Tentoonstelling in Synagoge van Iraanse kunstenaar, geïnspireerd door Joods Monument in Stad

nieuws
Foto: Amir Mohamadzadeh

De moeizame totstandkoming van het Joods Monument in Groningen staat vanaf eind volgende week centraal in de expositie Art without Borders in de Synagoge Groningen. 

Een serie van zeven getekende handen staat centraal tijdens de expositie ‘Hands’, gemaakt door de Iraanse kunstenaar Hossein Tadi. Hoewel de handen in de tentoonstelling op zichzelf symbool staan voor verbondenheid, legt curator Willem Vugteveen voor deze specifieke tentoonstelling een verband met het Joods Monument aan de Verlengde Hereweg. Dit monument werd in de jaren zeventig van de vorige eeuw ontworpen en gemaakt door de vroegtijdig gestorven Nederlandse beeldhouwer Eduard Waskowsky.

Dit jaar is het 45 jaar geleden dat er voor het eerst een herdenking plaats vond bij het door Waskowsky ontworpen monument aan de Verlengde Hereweg. Hossein Tadi raakte ook geïnspireerd door dit kunstwerk en besloot zeven handen te tekenen, om op zijn manier af te maken wat de van oorsprong Rotterdamse kunstenaar niet was gelukt. Tadi droeg het werk dan ook op aan Waskowsky.

De expositie Art without Borders in Synagoge Groningen is te zien vanaf 5 juni tot en met 25 juli. Tijdens de openingsbijeenkomst op 3 juni zal Hossein Tadi een toelichting op zijn werk geven via een videoverbinding.

Geschiedenis Joods Monument

De bouw van het Joods Monument aan de Verlengde Hereweg verliep niet zonder slag of stoot, nadat in 1970 werd besloten om het te maken. Oplopende kosten en onduidelijke opleverdata zorgden ervoor dat de aanleg van het monument aanzienlijk langer duurde dan gepland.
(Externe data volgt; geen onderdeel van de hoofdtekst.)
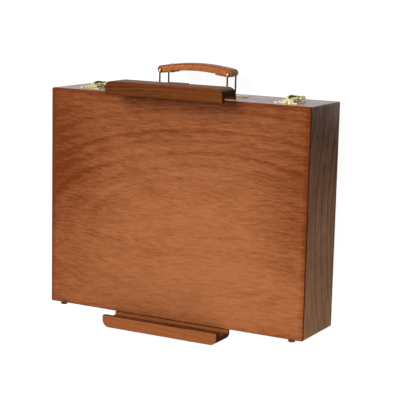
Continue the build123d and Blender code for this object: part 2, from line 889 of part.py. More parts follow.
with BuildPart() as bail_clip_right:
    with BuildSketch(Plane.XY.offset(handle_z - clip_w / 2)):
        with Locations((bail_x, foot_y)):
            Circle(clip_barrel_r)
        with Locations((bail_x + clip_reach / 2, half_h + clip_t / 2)):
            Rectangle(clip_reach, clip_t)
        with Locations((bail_x, foot_y)):
            Circle(bail_r + apart, mode=Mode.SUBTRACT)
    extrude(amount=clip_w)
    clip_end = bail_clip_right.edges().filter_by(Axis.Y).sort_by(Axis.X)[-2:]
    fillet(clip_end, clip_end_r)
    bore(dome_shank_r + screw_clear, dome_places, clip_t)
save(bail_clip_right, "bail_clip_right")
mirrored(bail_clip_right, "bail_clip_left")

dome_arc_r = (dome_r**2 + dome_h**2) / (2 * dome_h)
dome_middle = (dome_r / 2, sqrt(dome_arc_r**2 - dome_r**2 / 4) - dome_arc_r + dome_h)
with BuildPart() as dome_screw:
    with BuildSketch(Plane.XZ):
        with BuildLine():
            Polyline(
                (0, dome_h),
                (0, -dome_shank_len),
                (dome_shank_r, dome_shank_r - dome_shank_len),
                (dome_shank_r, 0),
                (dome_r, 0),
            )
            ThreePointArc((dome_r, 0), dome_middle, (0, dome_h))
        make_face()
    revolve(axis=Axis.Z)
screws_at(dome_screw.part, dome_places, "bail_clip_screws")

grip_top = half_h + grip_rise
loop_top = top_y + loop_r
arc_r = (bail_x**2 + (grip_top - loop_top) ** 2) / (2 * (grip_top - loop_top))
arc_y = grip_top - arc_r


def grip_height(x, depth):
    """Height of the grip's arch at x, a given depth below its upper face."""
    return arc_y + sqrt((arc_r - depth) ** 2 - x**2)


rivet_top = grip_height(rivet_x, 0) - rivet_head_h / 2
flap_slope = (grip_height(flap_x, grip_t) - flap_t - top_y + loop_r) / (flap_x - bail_x)
rivet_low = top_y - loop_r + flap_slope * (rivet_x - bail_x) + rivet_head_h / 2
rivet_spots = [(side * rivet_x, handle_z) for side in SIDES.values()]

with BuildPart() as handle_grip:
    with BuildSketch(Plane.XY.offset(handle_z - grip_w / 2)):
        with BuildLine():
            ThreePointArc((-bail_x, loop_top), (0, grip_top), (bail_x, loop_top))
            for sign in SIDES.values():
                ThreePointArc(
                    (sign * bail_x, loop_top),
                    (sign * (bail_x + loop_r), top_y),
                    (sign * bail_x, top_y - loop_r),
                )
                Line(
                    (sign * bail_x, top_y - loop_r),
                    (sign * flap_x, grip_height(flap_x, grip_t) - flap_t),
                )
                Line(
                    (sign * flap_x, grip_height(flap_x, grip_t) - flap_t),
                    (sign * flap_x, grip_height(flap_x, grip_t)),
                )
            ThreePointArc(
                (-flap_x, grip_height(flap_x, grip_t)),
                (0, grip_top - grip_t),
                (flap_x, grip_height(flap_x, grip_t)),
            )
        make_face()
        with Locations((-bail_x, top_y), (bail_x, top_y)):
            Circle(bail_r + loop_bore, mode=Mode.SUBTRACT)
    extrude(amount=grip_w)
    upper = handle_grip.faces().sort_by(Axis.Y)[-1]
    fillet(upper.edges().filter_by(GeomType.CIRCLE), grip_edge_r)
    for x, z in rivet_spots:
        bore(rivet_r + screw_clear, [facing((x, grip_top, z), (0, 1, 0))], grip_top - top_y + 2 * loop_r)
        bore(rivet_head_r + screw_clear, [facing((x, grip_top, z), (0, 1, 0))], grip_top - rivet_top)
        bore(
            rivet_head_r + screw_clear,
            [facing((x, top_y - 2 * loop_r, z), (0, -1, 0))],
            rivet_low - top_y + 2 * loop_r,
        )
save(handle_grip, "handle_grip")

with BuildPart() as grip_rivets:
    for x, z in rivet_spots:
        for y, amount, radius in (
            (rivet_low, rivet_top - rivet_low, rivet_r),
            (rivet_top, rivet_head_h, rivet_head_r),
            (rivet_low - rivet_head_h, rivet_head_h, rivet_head_r),
        ):
            with BuildSketch(Plane(origin=(x, y, z), z_dir=(0, 1, 0))):
                Circle(radius)
            extrude(amount=amount)
save(grip_rivets, "grip_rivets")


# Bumpers
def make_bumpers(z, name):
    """A pair of round bumpers on the hinge edge's outer face."""
    with BuildPart() as bumpers:
        for sign in SIDES.values():
            with BuildSketch(Plane(origin=(sign * bumper_x, -half_h, z), z_dir=(0, -1, 0))):
                Circle(bumper_r)
            extrude(amount=bumper_h)
        rims = bumpers.edges().filter_by(GeomType.CIRCLE).group_by(Axis.Y)[0]
        fillet(rims, bumper_edge_r)
    save(bumpers, name)


make_bumpers(case_d - lid_bumper_depth, "lid_bumpers")
make_bumpers(base_bumper_z, "base_bumpers")

# The small screws, one group for each half of the case
screws_at(
    small_screw,
    base_hinge_screws + plate_screws + track_screws["left"] + track_screws["right"],
    "base_screws",
)
screws_at(
    small_screw,
    lid_hinge_screws + catch_screws + bracket_screws["left"] + bracket_screws["right"] + cover_screws,
    "lid_screws",
)
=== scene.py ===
import math

import bmesh
import bpy
from mathutils import Matrix, Vector


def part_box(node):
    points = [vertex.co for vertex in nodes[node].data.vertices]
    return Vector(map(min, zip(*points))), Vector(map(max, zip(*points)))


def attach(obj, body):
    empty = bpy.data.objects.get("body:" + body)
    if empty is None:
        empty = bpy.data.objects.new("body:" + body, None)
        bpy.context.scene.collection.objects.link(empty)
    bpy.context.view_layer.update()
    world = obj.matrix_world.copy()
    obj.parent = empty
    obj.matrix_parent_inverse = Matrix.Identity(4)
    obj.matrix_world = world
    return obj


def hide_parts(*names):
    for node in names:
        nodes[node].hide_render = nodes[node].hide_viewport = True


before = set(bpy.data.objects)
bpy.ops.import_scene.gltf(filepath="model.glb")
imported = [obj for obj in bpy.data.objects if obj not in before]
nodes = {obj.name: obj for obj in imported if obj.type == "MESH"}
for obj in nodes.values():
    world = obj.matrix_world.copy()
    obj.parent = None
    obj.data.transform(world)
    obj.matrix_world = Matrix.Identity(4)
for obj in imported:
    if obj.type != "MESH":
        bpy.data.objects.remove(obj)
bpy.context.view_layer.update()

# The camera stands 28 degrees to the right of the easel board and 10 degrees above it, about 1.6 m
# away with a long lens. The case lies on its back, so "above" is towards its handle edge.
camera_place = (0.7618, 0.2813, 1.4124)
azimuth, elevation, roll = (math.radians(angle) for angle in (28.25, 10.27, 1.39))
look = Vector(
    (
        -math.sin(azimuth) * math.cos(elevation),
        -math.sin(elevation),
        -math.cos(azimuth) * math.cos(elevation),
    )
)
level = Vector((math.cos(azimuth), 0.0, -math.sin(azimuth)))
upright = level.cross(look)
right = math.cos(roll) * level + math.sin(roll) * upright
top = math.cos(roll) * upright - math.sin(roll) * level
aim = Matrix((right, top, -look)).transposed().to_4x4()
lens = bpy.data.cameras.new("long_lens")
lens.sensor_width = 36.0
lens.lens = 116.46
lens.clip_end = 20.0
camera = bpy.data.objects.new("long_lens", lens)
camera.matrix_world = Matrix.Translation(camera_place) @ aim
bpy.context.scene.collection.objects.link(camera)
bpy.context.scene.camera = camera

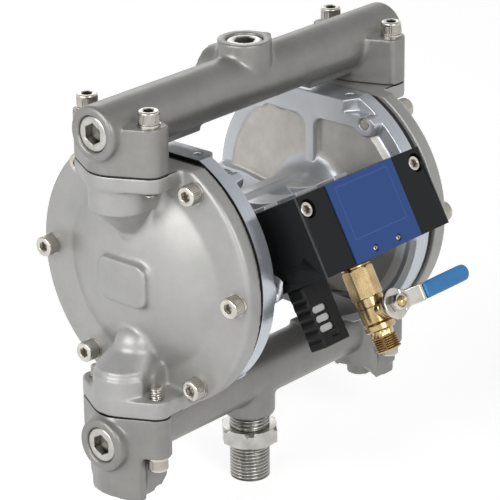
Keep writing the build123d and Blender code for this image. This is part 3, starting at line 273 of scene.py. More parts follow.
def joint_line(material, least_x):
    """1 on the sides just above and below the two planes where the manifolds meet the covers, past a given X.

    The distance to the nearer plane is less than the line's half, and more than that of the two faces that
    lie in the joint, so that these keep their own colour where they stand clear.
    """
    x, _, z = place_parts(material)
    upper = sums(material, z, "SUBTRACT", upper_joint_height, "ABSOLUTE", 0.0)
    lower = sums(material, z, "SUBTRACT", lower_joint_height, "ABSOLUTE", 0.0)
    nearer = sums(material, upper, "MINIMUM", lower)
    return sums(material, within(material, nearer, joint_line_half), "MULTIPLY",
                beyond(material, nearer, joint_face_half), "MULTIPLY", beyond(material, x, least_x))


def blasted_relief(material):
    """The fine dimples of blasting, over the slight unevenness of a casting."""
    bump(material, noise(material, scale=1200.0, detail=3.0), depth=0.00015, strength=0.5)
    bump(material, noise(material, scale=260.0), depth=0.0002, strength=0.12)


def blasted_steel(name, colour, metallic, roughness, mottle, least_joint_x):
    """Bead-blasted casting: its relief, a cloudy tone and sheen, and the dark line of its bolted joints."""
    material = new_material(name, colour, metallic, roughness)
    clouds = ramp(material, noise(material, scale=30.0, detail=10.0, fineness=0.72),
                  shade(colour, 1.0 - mottle), shade(colour, 1.0 + mottle))
    feed(material, "Base Color", blend(material, joint_line(material, least_joint_x), clouds, joint_black))
    vary_roughness(material, noise(material, scale=90.0, detail=3.0), roughness - 0.06, roughness + 0.08)
    blasted_relief(material)
    return material


def coat(piece, material):
    """Make a material the only one of a piece."""
    piece.data.materials.clear()
    piece.data.materials.append(material)


def dress(piece, body, material, replaced):
    """Give a finished piece its material, its body and the CAD node that it stands for."""
    coat(piece, material)
    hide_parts(replaced)
    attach(piece, body)


steel_casting = {"grid": 0.001, "fill_steps": 14, "ease_steps": 1, "most_faces": 150000}
cover_joint_x = 0.099
cover_metal = blasted_steel("blasted_stainless", (0.42, 0.417, 0.406), metallic=0.5, roughness=0.42,
                            mottle=0.1, least_joint_x=cover_joint_x)
for side in ("right", "left"):
    cover = cast_skin(f"cover_{side}", f"cast_cover_{side}", **steel_casting)
    dress(cover, "casing", cover_metal, f"cover_{side}")

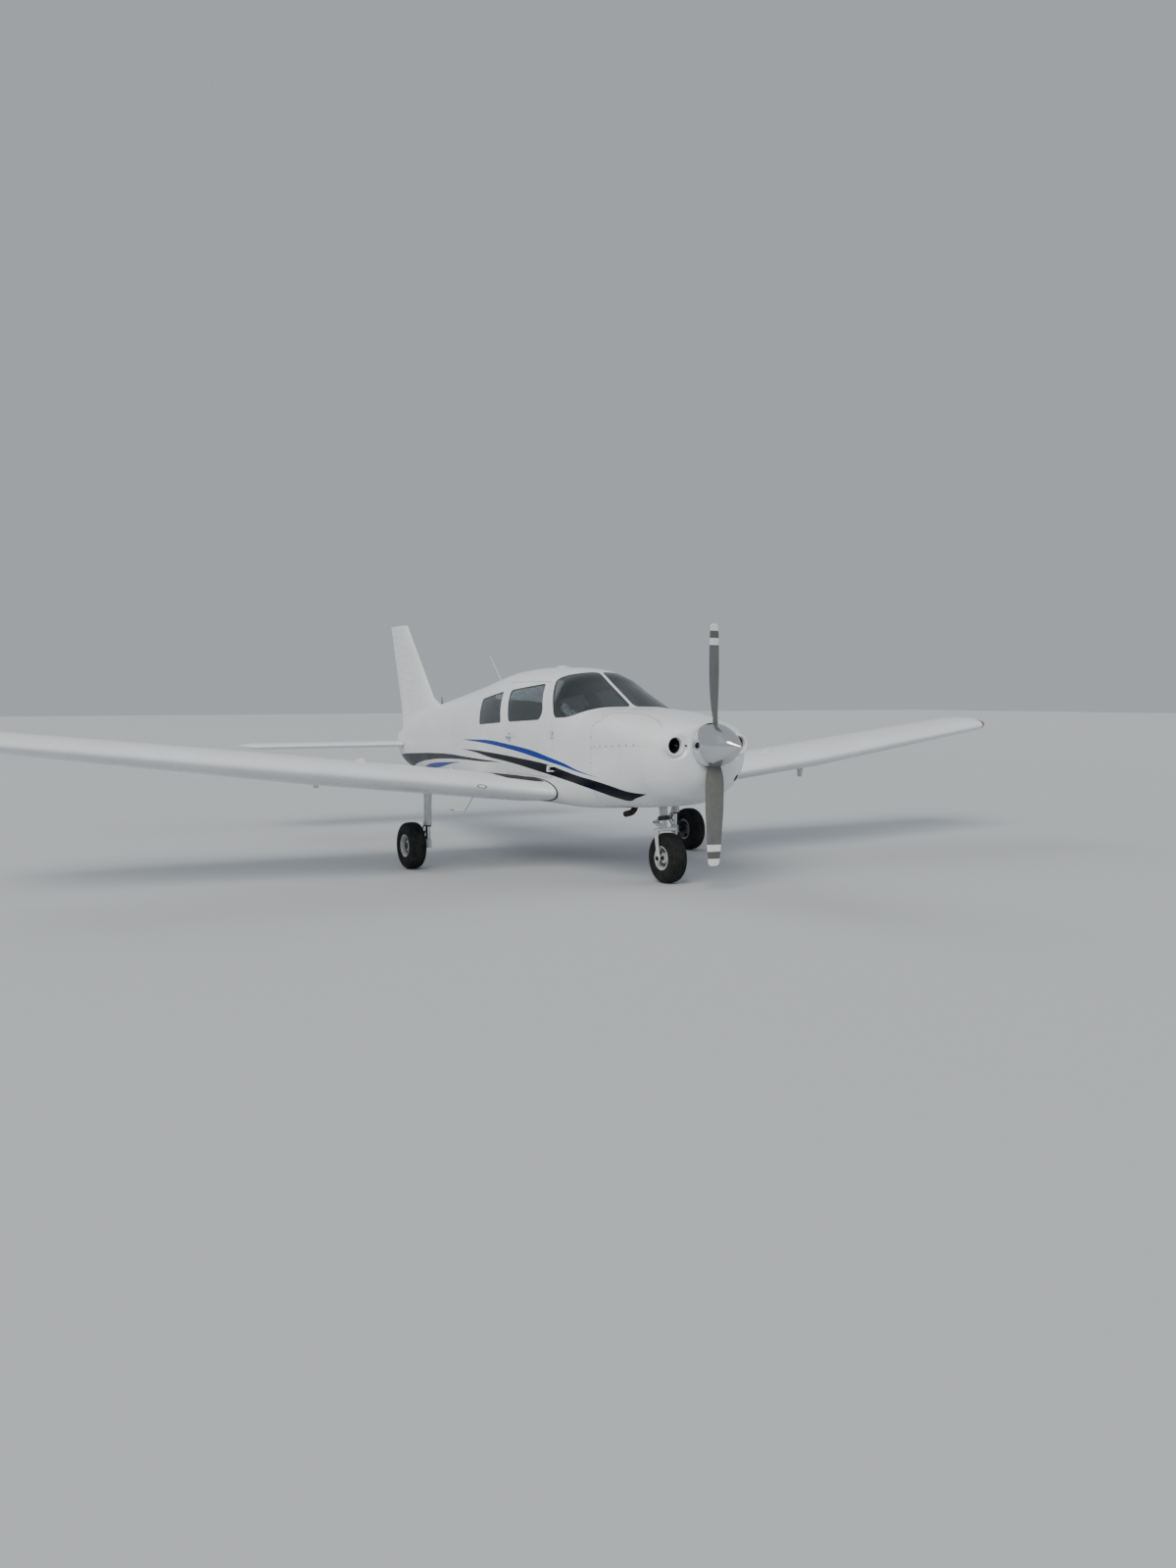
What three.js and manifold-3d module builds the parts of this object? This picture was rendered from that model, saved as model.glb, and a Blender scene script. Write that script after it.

Waskowsky en vergroter en lasser Jan Goossen konden het vervolgens niet eens werden over de manier van uitvoeren. Dat leidde in 1971 tot kort geding tegen Waskowsky, gevolgd door een reeks juridische procedures. Daardoor lag het werk twee jaar stil.

Uiteindelijk nam de gemeente Groningen de bouw van het monument over om de bouw vlot te trekken en kon Waskowsky begin 1973 weer aan de slag. Inmiddels waren de kosten opgelopen van anderhalve ton naar ruim een half miljoen gulden. Halverwege de jaren zeventig werden de eerste handen op hun sokkel geplaatst, maar onvrede bij Waskowsky zorgde ervoor dat een aantal van de beelden weer weg werden gehaald. Toen de kunstenaar in 1976 overleed, waren de kosten opgelopen naar driekwart miljoen euro. Op dat moment waren er zes handen klaar, maar uit respect voor de wensen van Waskowsky bleef de zevende sokkel leeg.